(DIRECTIONS) Return the lines exactly as they stand, from the first of the material through the line containing "PANEL_EASE = 0.0012".
:: GIVEN RECORDS
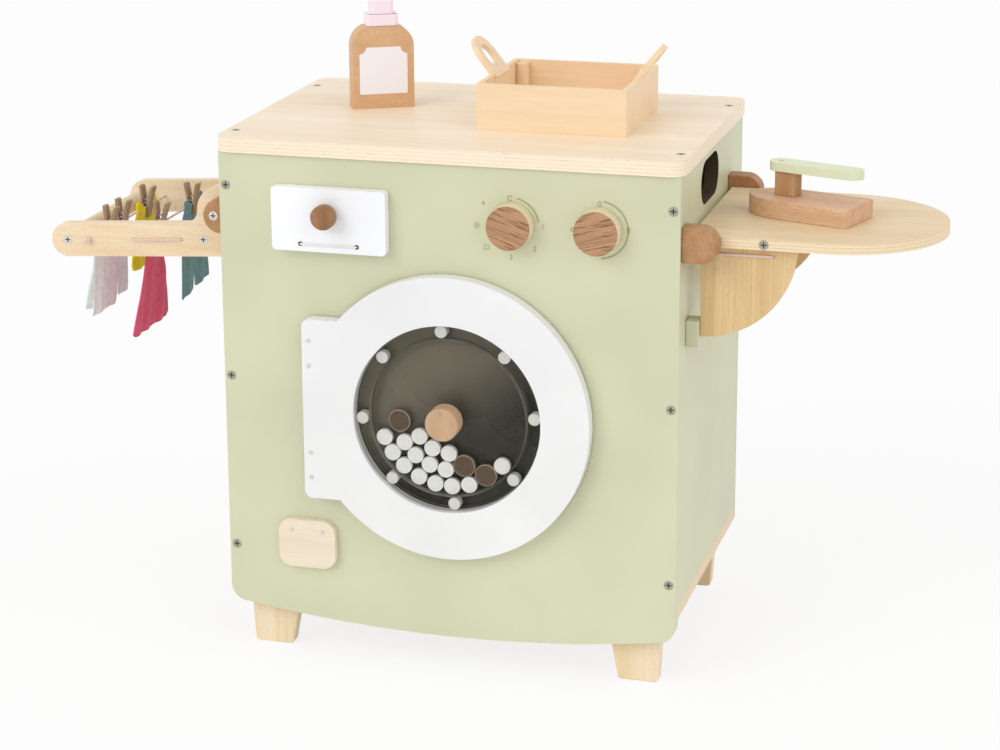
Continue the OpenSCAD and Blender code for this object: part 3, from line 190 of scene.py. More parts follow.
for lamp_name, strength, source, softness in (
    ("key", KEY_STRENGTH, KEY_FROM, KEY_SOFTNESS),
    ("fill", FILL_STRENGTH, FILL_FROM, FILL_SOFTNESS),
):
    lamp = bpy.data.lights.new(lamp_name, "SUN")
    lamp.energy = strength
    lamp.angle = math.radians(softness)
    lamp_holder = bpy.data.objects.new(lamp_name, lamp)
    lamp_holder.rotation_euler = Vector(source).to_track_quat("Z", "Y").to_euler()
    bpy.context.scene.collection.objects.link(lamp_holder)

paper = Finish("white_paper")
paper_place = paper.node("TexCoord", out="Object")
paper_grain = paper.speckle(paper_place, 0.002)
paper_skin = paper.node("BsdfPrincipled", {}, {
    "Base Color": paper.mix(paper_grain, colour(249, 249, 250), colour(253, 253, 253)),
    "Roughness": 0.9,
    "Specular IOR Level": 0.1,
})
paper_glow = paper.node("Emission", {}, {"Color": (1, 1, 1, 1), "Strength": 1.0})
paper_share = paper.node("MixShader", {}, {0: FLOOR_GLOW * seen(paper), 1: paper_skin, 2: paper_glow})
paper.node("OutputMaterial", {}, {"Surface": paper_share})

floor_mesh = bpy.data.meshes.new("floor")
floor_edge = FLOOR_SIZE / 2
floor_corners = [(-floor_edge, -floor_edge), (floor_edge, -floor_edge),
                 (floor_edge, floor_edge), (-floor_edge, floor_edge)]
floor_mesh.from_pydata([(x, y, 0) for x, y in floor_corners], [], [(0, 1, 2, 3)])
floor_mesh.materials.append(paper.material)
floor = bpy.data.objects.new("floor", floor_mesh)
bpy.context.scene.collection.objects.link(floor)

# Front, sides and back of the cabinet are fibreboard, sawn to shape and sprayed a pale sage green
# in a satin paint. Their edges are eased with sandpaper, and screws hold them together.
SAGE = (210, 211, 179)
PANEL_EASE = 0.0012


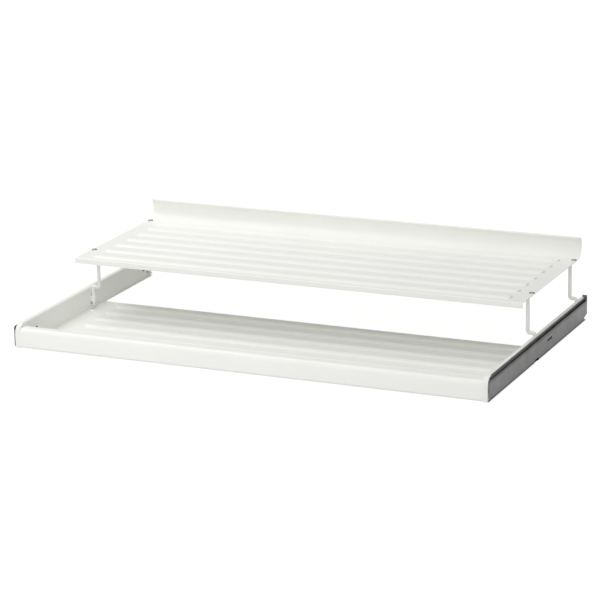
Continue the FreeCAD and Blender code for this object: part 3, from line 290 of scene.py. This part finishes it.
def round_edges(piece, width, segments=2, angle=35):
    """Ease the cut or moulded edges that turn by more than angle, as paint or a mould does."""
    bevel = piece.modifiers.new("eased_edges", "BEVEL")
    bevel.width = width * MM
    bevel.segments = segments
    bevel.limit_method = "ANGLE"
    bevel.angle_limit = math.radians(angle)
    bevel.harden_normals = True


def rounded_path(corners, step):
    """Points along straight runs through the corners, each given as coordinates and a radius last.
    At a corner where the path turns by t, its arc of radius r starts r * tan(t / 2) before the corner,
    and runs on as start + r * (sin(a) * onward + (1 - cos(a)) * sideways) for a from 0 to t."""
    places = np.array([corner[:-1] for corner in corners], float)
    route = [places[:1]]
    for before, here, after, (*_, radius) in zip(places, places[1:], places[2:], corners[1:-1]):
        onward = (here - before) / np.linalg.norm(here - before)
        leaving = (after - here) / np.linalg.norm(after - here)
        sideways = leaving - onward * (leaving @ onward)
        turn = math.acos(np.clip(leaving @ onward, -1, 1))
        sideways /= np.linalg.norm(sideways)
        angle = np.linspace(0, turn, max(2, math.ceil(math.degrees(turn) / step) + 1))[:, None]
        start = here - onward * radius * math.tan(turn / 2)
        route.append(start + radius * (np.sin(angle) * onward + (1 - np.cos(angle)) * sideways))
    route.append(places[-1:])
    return np.concatenate(route)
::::
(RESULT BELOW)
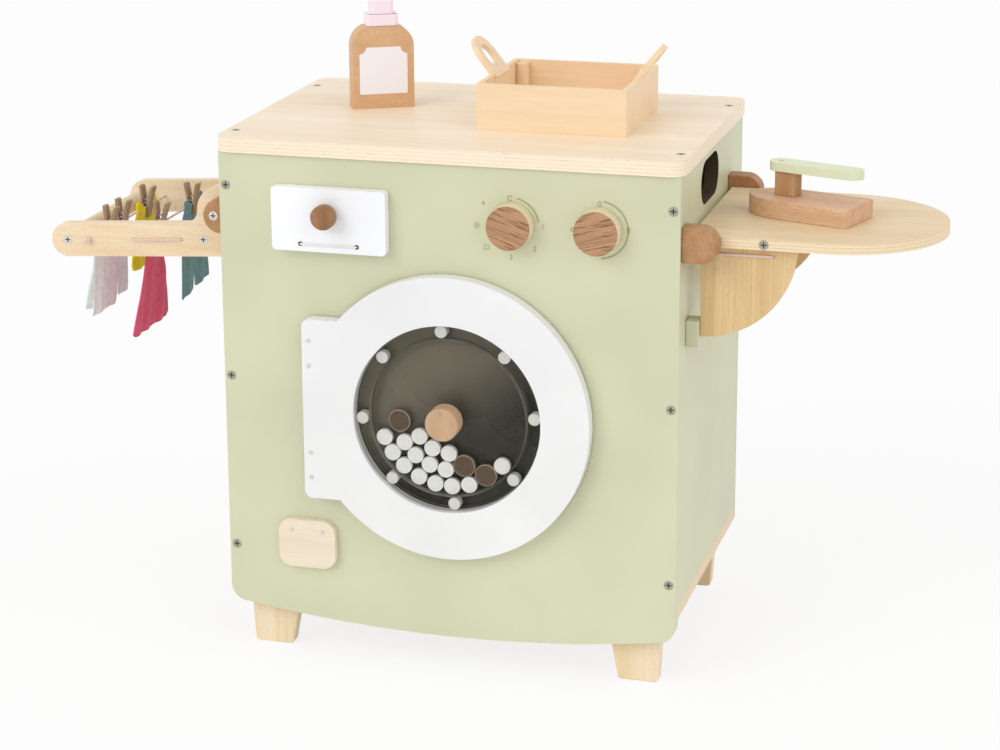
Continue the OpenSCAD and Blender code for this object: part 3, from line 190 of scene.py. More parts follow.
for lamp_name, strength, source, softness in (
    ("key", KEY_STRENGTH, KEY_FROM, KEY_SOFTNESS),
    ("fill", FILL_STRENGTH, FILL_FROM, FILL_SOFTNESS),
):
    lamp = bpy.data.lights.new(lamp_name, "SUN")
    lamp.energy = strength
    lamp.angle = math.radians(softness)
    lamp_holder = bpy.data.objects.new(lamp_name, lamp)
    lamp_holder.rotation_euler = Vector(source).to_track_quat("Z", "Y").to_euler()
    bpy.context.scene.collection.objects.link(lamp_holder)

paper = Finish("white_paper")
paper_place = paper.node("TexCoord", out="Object")
paper_grain = paper.speckle(paper_place, 0.002)
paper_skin = paper.node("BsdfPrincipled", {}, {
    "Base Color": paper.mix(paper_grain, colour(249, 249, 250), colour(253, 253, 253)),
    "Roughness": 0.9,
    "Specular IOR Level": 0.1,
})
paper_glow = paper.node("Emission", {}, {"Color": (1, 1, 1, 1), "Strength": 1.0})
paper_share = paper.node("MixShader", {}, {0: FLOOR_GLOW * seen(paper), 1: paper_skin, 2: paper_glow})
paper.node("OutputMaterial", {}, {"Surface": paper_share})

floor_mesh = bpy.data.meshes.new("floor")
floor_edge = FLOOR_SIZE / 2
floor_corners = [(-floor_edge, -floor_edge), (floor_edge, -floor_edge),
                 (floor_edge, floor_edge), (-floor_edge, floor_edge)]
floor_mesh.from_pydata([(x, y, 0) for x, y in floor_corners], [], [(0, 1, 2, 3)])
floor_mesh.materials.append(paper.material)
floor = bpy.data.objects.new("floor", floor_mesh)
bpy.context.scene.collection.objects.link(floor)

# Front, sides and back of the cabinet are fibreboard, sawn to shape and sprayed a pale sage green
# in a satin paint. Their edges are eased with sandpaper, and screws hold them together.
SAGE = (210, 211, 179)
PANEL_EASE = 0.0012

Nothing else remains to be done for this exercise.